Pero, ¿no usáis *muy* o *bien* en Puerto Rico para expresar una gradación de adjetivo? Esa casa es bonita. Esa casa es muy bonita.

Saludos


----------



## kokoloko

...si, también lo usamos para todo, casa, bonita, en fin, para todo...


----------



## Billbasque

El uso de estas expresiones cambia de unos sitios a otros, como decís. Yo por ejemplo no utilizaría casi nunca la expresión "bien bonita" sino "muy bonita" o "preciosa", pero sin embargo sí diría "bien claro", por ejemplo.


----------



## Csalrais

Decir que en España no se usa "bien" como intensificador es exagerar.  Ahora, mi experiencia es que su frecuencia de uso es muy inferior  a "muy" y preferiblemente con expresiones que son más o menos fijas (la   ya mencionada de bien jodido es un ejemplo).

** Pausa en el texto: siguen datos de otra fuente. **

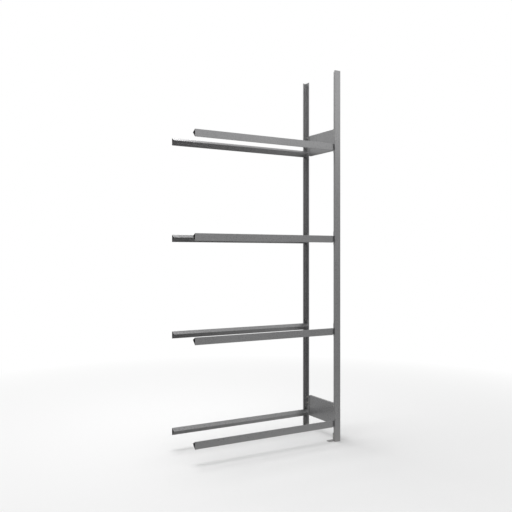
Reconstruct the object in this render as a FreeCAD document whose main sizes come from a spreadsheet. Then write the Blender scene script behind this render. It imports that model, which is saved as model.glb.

Yo tampoco lo usaría con  bonito/a, por ejemplo.


----------



## pamanolito777

yo lo resumiría asi:

*Muy *para cantidad... _es __muy bonita!!
_*Bien *para calidad.... _es bien bonita!!

_


----------



## rick_spoler

Mi letra es bien bonita pero con pluma


----------



## rick_spoler

Para mi la diferencia entre decir "Esa chica es muy bonita" y "Esa chica es bien bonita" es equivalente a "That girl is very pretty" o "That girl is really pretty" Simplemente un énfasis.


----------



## Csalrais

Puede ser que donde se use sea así, pero como ya he dicho yo no uso ni digo "bien bonita" y en España apenas lo he oído.


----------



## pamanolito777

Los dos al mismo tiempo:

Mi clase de idiomas estuvo *muy bien!

*


----------



## APRcho

Thanks for all comments you guys


----------